**Material:**

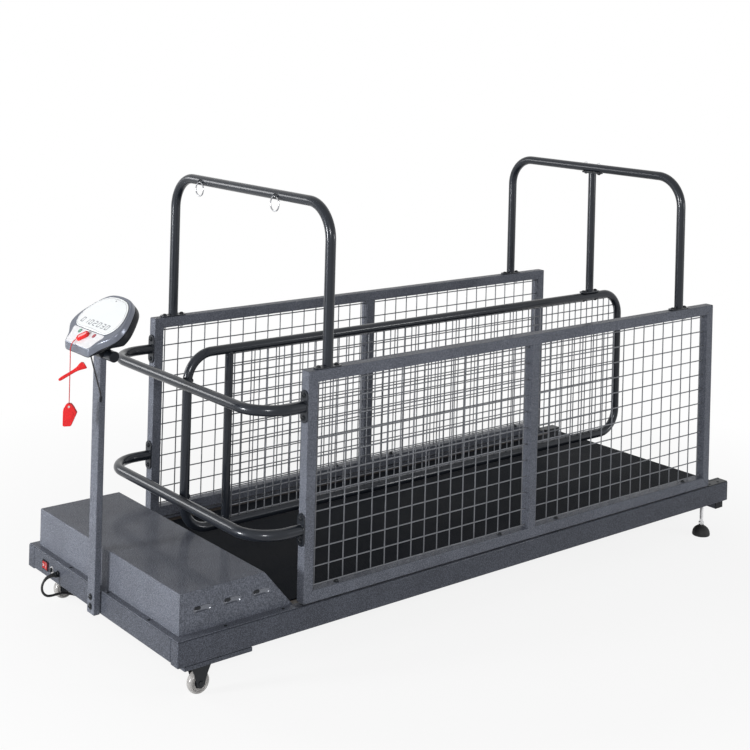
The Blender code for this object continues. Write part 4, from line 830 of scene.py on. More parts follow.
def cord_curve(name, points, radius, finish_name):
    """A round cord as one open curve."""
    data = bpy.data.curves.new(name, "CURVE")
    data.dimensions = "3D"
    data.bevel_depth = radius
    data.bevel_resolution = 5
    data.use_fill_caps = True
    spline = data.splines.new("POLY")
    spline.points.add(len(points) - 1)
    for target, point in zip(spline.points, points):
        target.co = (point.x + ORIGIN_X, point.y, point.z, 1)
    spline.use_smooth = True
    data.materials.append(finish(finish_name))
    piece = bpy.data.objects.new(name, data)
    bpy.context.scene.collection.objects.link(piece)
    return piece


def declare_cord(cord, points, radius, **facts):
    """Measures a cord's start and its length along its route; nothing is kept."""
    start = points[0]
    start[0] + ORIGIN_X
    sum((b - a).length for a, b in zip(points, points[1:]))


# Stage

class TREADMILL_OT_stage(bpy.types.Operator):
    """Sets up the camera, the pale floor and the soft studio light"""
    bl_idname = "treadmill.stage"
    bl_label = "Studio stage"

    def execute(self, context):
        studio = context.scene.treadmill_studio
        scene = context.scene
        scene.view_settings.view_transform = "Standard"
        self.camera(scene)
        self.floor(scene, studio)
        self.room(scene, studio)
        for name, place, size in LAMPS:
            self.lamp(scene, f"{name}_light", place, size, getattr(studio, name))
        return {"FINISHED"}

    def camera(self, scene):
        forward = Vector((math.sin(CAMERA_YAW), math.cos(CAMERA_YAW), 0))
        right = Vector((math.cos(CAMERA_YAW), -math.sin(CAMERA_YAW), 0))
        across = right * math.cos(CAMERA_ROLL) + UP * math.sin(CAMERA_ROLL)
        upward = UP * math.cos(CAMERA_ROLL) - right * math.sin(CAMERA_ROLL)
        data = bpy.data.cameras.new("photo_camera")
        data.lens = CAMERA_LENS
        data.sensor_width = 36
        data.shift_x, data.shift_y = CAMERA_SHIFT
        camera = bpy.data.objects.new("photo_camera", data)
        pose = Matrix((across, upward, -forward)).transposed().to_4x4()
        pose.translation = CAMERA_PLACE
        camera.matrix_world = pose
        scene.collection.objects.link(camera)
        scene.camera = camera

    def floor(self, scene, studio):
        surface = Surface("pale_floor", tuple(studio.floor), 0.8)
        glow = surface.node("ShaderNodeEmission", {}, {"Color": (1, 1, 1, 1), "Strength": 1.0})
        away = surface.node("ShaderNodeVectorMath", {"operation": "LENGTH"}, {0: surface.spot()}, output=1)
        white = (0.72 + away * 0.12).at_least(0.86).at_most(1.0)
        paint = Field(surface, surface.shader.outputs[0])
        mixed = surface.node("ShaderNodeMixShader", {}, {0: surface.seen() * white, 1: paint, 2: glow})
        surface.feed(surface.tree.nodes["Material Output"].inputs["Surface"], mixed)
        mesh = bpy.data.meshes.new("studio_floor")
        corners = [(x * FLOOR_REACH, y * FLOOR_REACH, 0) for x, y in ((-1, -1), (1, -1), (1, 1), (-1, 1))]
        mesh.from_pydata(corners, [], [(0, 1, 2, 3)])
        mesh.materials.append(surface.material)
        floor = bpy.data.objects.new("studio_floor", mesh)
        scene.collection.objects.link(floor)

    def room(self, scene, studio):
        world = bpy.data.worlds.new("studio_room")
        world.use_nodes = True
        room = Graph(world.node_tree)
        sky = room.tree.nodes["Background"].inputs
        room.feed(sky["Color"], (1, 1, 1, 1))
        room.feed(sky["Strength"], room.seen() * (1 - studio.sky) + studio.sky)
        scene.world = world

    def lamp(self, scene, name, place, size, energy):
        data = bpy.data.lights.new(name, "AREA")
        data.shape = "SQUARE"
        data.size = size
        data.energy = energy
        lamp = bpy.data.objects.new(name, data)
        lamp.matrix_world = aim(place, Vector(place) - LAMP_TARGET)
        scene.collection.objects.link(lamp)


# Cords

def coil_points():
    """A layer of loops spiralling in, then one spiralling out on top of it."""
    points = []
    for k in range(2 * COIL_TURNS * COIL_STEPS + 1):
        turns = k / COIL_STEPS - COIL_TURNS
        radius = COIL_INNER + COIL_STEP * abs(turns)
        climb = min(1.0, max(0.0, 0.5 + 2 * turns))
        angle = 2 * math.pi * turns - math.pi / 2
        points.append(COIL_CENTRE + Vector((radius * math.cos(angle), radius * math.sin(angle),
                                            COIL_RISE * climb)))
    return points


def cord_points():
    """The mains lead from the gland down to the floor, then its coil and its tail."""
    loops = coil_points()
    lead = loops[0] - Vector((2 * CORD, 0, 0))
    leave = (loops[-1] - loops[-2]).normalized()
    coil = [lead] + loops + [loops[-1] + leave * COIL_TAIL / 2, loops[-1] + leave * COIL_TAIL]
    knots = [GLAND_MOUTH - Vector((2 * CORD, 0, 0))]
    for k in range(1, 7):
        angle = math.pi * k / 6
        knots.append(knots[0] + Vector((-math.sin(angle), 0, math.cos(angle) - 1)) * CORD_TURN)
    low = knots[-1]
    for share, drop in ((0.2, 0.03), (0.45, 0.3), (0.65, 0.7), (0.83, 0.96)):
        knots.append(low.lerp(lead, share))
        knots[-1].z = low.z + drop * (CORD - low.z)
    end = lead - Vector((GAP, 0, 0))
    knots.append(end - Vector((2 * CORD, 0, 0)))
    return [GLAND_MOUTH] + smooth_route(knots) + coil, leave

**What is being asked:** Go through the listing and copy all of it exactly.

**The result:**
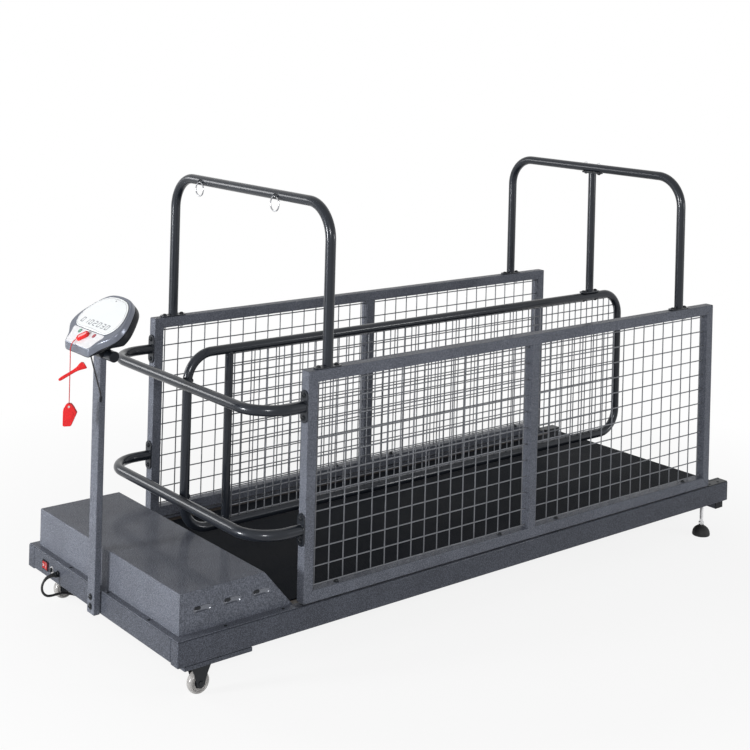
The Blender code for this object continues. Write part 4, from line 830 of scene.py on. More parts follow.
def cord_curve(name, points, radius, finish_name):
    """A round cord as one open curve."""
    data = bpy.data.curves.new(name, "CURVE")
    data.dimensions = "3D"
    data.bevel_depth = radius
    data.bevel_resolution = 5
    data.use_fill_caps = True
    spline = data.splines.new("POLY")
    spline.points.add(len(points) - 1)
    for target, point in zip(spline.points, points):
        target.co = (point.x + ORIGIN_X, point.y, point.z, 1)
    spline.use_smooth = True
    data.materials.append(finish(finish_name))
    piece = bpy.data.objects.new(name, data)
    bpy.context.scene.collection.objects.link(piece)
    return piece


def declare_cord(cord, points, radius, **facts):
    """Measures a cord's start and its length along its route; nothing is kept."""
    start = points[0]
    start[0] + ORIGIN_X
    sum((b - a).length for a, b in zip(points, points[1:]))


# Stage

class TREADMILL_OT_stage(bpy.types.Operator):
    """Sets up the camera, the pale floor and the soft studio light"""
    bl_idname = "treadmill.stage"
    bl_label = "Studio stage"

    def execute(self, context):
        studio = context.scene.treadmill_studio
        scene = context.scene
        scene.view_settings.view_transform = "Standard"
        self.camera(scene)
        self.floor(scene, studio)
        self.room(scene, studio)
        for name, place, size in LAMPS:
            self.lamp(scene, f"{name}_light", place, size, getattr(studio, name))
        return {"FINISHED"}

    def camera(self, scene):
        forward = Vector((math.sin(CAMERA_YAW), math.cos(CAMERA_YAW), 0))
        right = Vector((math.cos(CAMERA_YAW), -math.sin(CAMERA_YAW), 0))
        across = right * math.cos(CAMERA_ROLL) + UP * math.sin(CAMERA_ROLL)
        upward = UP * math.cos(CAMERA_ROLL) - right * math.sin(CAMERA_ROLL)
        data = bpy.data.cameras.new("photo_camera")
        data.lens = CAMERA_LENS
        data.sensor_width = 36
        data.shift_x, data.shift_y = CAMERA_SHIFT
        camera = bpy.data.objects.new("photo_camera", data)
        pose = Matrix((across, upward, -forward)).transposed().to_4x4()
        pose.translation = CAMERA_PLACE
        camera.matrix_world = pose
        scene.collection.objects.link(camera)
        scene.camera = camera

    def floor(self, scene, studio):
        surface = Surface("pale_floor", tuple(studio.floor), 0.8)
        glow = surface.node("ShaderNodeEmission", {}, {"Color": (1, 1, 1, 1), "Strength": 1.0})
        away = surface.node("ShaderNodeVectorMath", {"operation": "LENGTH"}, {0: surface.spot()}, output=1)
        white = (0.72 + away * 0.12).at_least(0.86).at_most(1.0)
        paint = Field(surface, surface.shader.outputs[0])
        mixed = surface.node("ShaderNodeMixShader", {}, {0: surface.seen() * white, 1: paint, 2: glow})
        surface.feed(surface.tree.nodes["Material Output"].inputs["Surface"], mixed)
        mesh = bpy.data.meshes.new("studio_floor")
        corners = [(x * FLOOR_REACH, y * FLOOR_REACH, 0) for x, y in ((-1, -1), (1, -1), (1, 1), (-1, 1))]
        mesh.from_pydata(corners, [], [(0, 1, 2, 3)])
        mesh.materials.append(surface.material)
        floor = bpy.data.objects.new("studio_floor", mesh)
        scene.collection.objects.link(floor)

    def room(self, scene, studio):
        world = bpy.data.worlds.new("studio_room")
        world.use_nodes = True
        room = Graph(world.node_tree)
        sky = room.tree.nodes["Background"].inputs
        room.feed(sky["Color"], (1, 1, 1, 1))
        room.feed(sky["Strength"], room.seen() * (1 - studio.sky) + studio.sky)
        scene.world = world

    def lamp(self, scene, name, place, size, energy):
        data = bpy.data.lights.new(name, "AREA")
        data.shape = "SQUARE"
        data.size = size
        data.energy = energy
        lamp = bpy.data.objects.new(name, data)
        lamp.matrix_world = aim(place, Vector(place) - LAMP_TARGET)
        scene.collection.objects.link(lamp)


# Cords

def coil_points():
    """A layer of loops spiralling in, then one spiralling out on top of it."""
    points = []
    for k in range(2 * COIL_TURNS * COIL_STEPS + 1):
        turns = k / COIL_STEPS - COIL_TURNS
        radius = COIL_INNER + COIL_STEP * abs(turns)
        climb = min(1.0, max(0.0, 0.5 + 2 * turns))
        angle = 2 * math.pi * turns - math.pi / 2
        points.append(COIL_CENTRE + Vector((radius * math.cos(angle), radius * math.sin(angle),
                                            COIL_RISE * climb)))
    return points


def cord_points():
    """The mains lead from the gland down to the floor, then its coil and its tail."""
    loops = coil_points()
    lead = loops[0] - Vector((2 * CORD, 0, 0))
    leave = (loops[-1] - loops[-2]).normalized()
    coil = [lead] + loops + [loops[-1] + leave * COIL_TAIL / 2, loops[-1] + leave * COIL_TAIL]
    knots = [GLAND_MOUTH - Vector((2 * CORD, 0, 0))]
    for k in range(1, 7):
        angle = math.pi * k / 6
        knots.append(knots[0] + Vector((-math.sin(angle), 0, math.cos(angle) - 1)) * CORD_TURN)
    low = knots[-1]
    for share, drop in ((0.2, 0.03), (0.45, 0.3), (0.65, 0.7), (0.83, 0.96)):
        knots.append(low.lerp(lead, share))
        knots[-1].z = low.z + drop * (CORD - low.z)
    end = lead - Vector((GAP, 0, 0))
    knots.append(end - Vector((2 * CORD, 0, 0)))
    return [GLAND_MOUTH] + smooth_route(knots) + coil, leave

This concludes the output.